Posted by CLS Admin on October 02, 2013


When the temperature outside drops, the heat is on – literally and figuratively.

For building managers, colder weather signals the time to begin heating the buildings they manage. And heating places unique demands on a building’s HVAC equipment. Moreover, the array of system heating sources – natural gas, electric resistance, oil, propane and heat pumps, necessitate different approaches and strategies to start-up, operation – and preventive and ongoing maintenance.

A sound Preventive Maintenance (PM) program can keep HVAC equipment running smoothly and efficiently during the cold winter months, and all year round as well. In our last post, we provided a basic PM checklist for natural gas heating equipment. Now, we’d like to use that list as a baseline for the other heating sources, and provide add-on tips for each one based on their specific requirements.

Electric Heating

  • Replace air filters.
  • Check the thermostat operation.
  • Check the economizer operation.
  • Check the heating elements, the fan proving switch, the sequencers, and the temperature cut out switches, and tighten the electrical connections.
  • Check the operating and safety controls.

Oil Heating

  • Replace the air filters. 
  • Check the thermostat operation.
  • Check the economizer operation. 
  • Replace the oil filter.
  • Check for water in the tank.
  • Check the oil pump pressure.
  • Replace the nozzle.
  • Adjust the combustion air.
  • Check the heat exchanger. 
  • Check the oil pre-heater, if installed. 
  • Check the operating and safety controls.  

Propane Heating

  • Replace the air filters.
  • Check the thermostat operation.
  • Check the economizer operation.
  • Check for propane pressure, leaks and piping support(Propane is heavier than air and can settle into your building if leaks exist)

Heat Pumps

  • Replace air filters.
  • Check thermostat operation.
  • Check economizer operation.  Usually, heat pumps use electric resistance heat as a backup or second stage heating source.  First check the unit in the heating mode and then the cooling or defrost mode.  Verify correct refrigerant charge.  Check both inside and outside coil for cleanliness.  Determine type of defrost and check operation.  In the heating mode heat pumps are especially sensitive to dirty air filters in mild weather.
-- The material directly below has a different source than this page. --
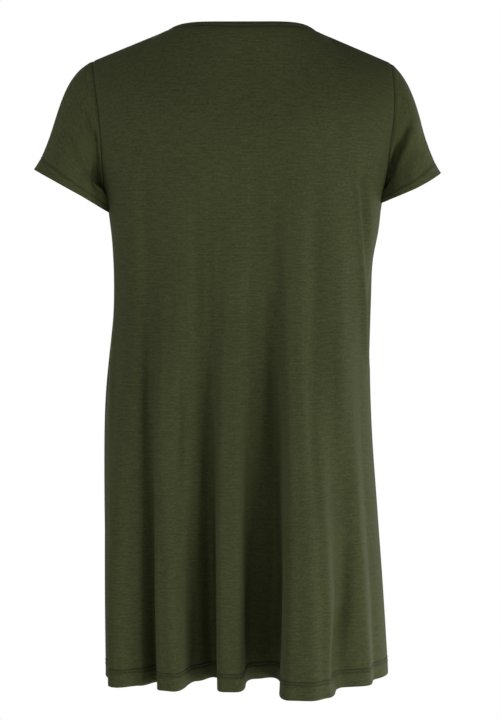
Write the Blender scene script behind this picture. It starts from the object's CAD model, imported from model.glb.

Consider Radiant Heat Systems As Well

Radiant heating is a type of heating that is gaining popularity, particularly in stand-alone retail stores. With radiant heating systems, plastic piping is installed in the floor of the store or in exterior sidewalks during construction. A boiler and circulating pump are then connected to the piping. The warm floor is a comfortable type of heating, and the water tracked into an interior space is evaporated quickly with warm floors. 

If you use radiant heating on your sidewalks, there will be little water or snow tracked into the interior space. Having a safe, dry, ice-free sidewalk encourages more traffic to your space in the winter and rainy season. This, in turn, creates good will that is carried over to warmer months.  Radiant heat in sidewalks also reduces liability and labor expense for snow and ice removal.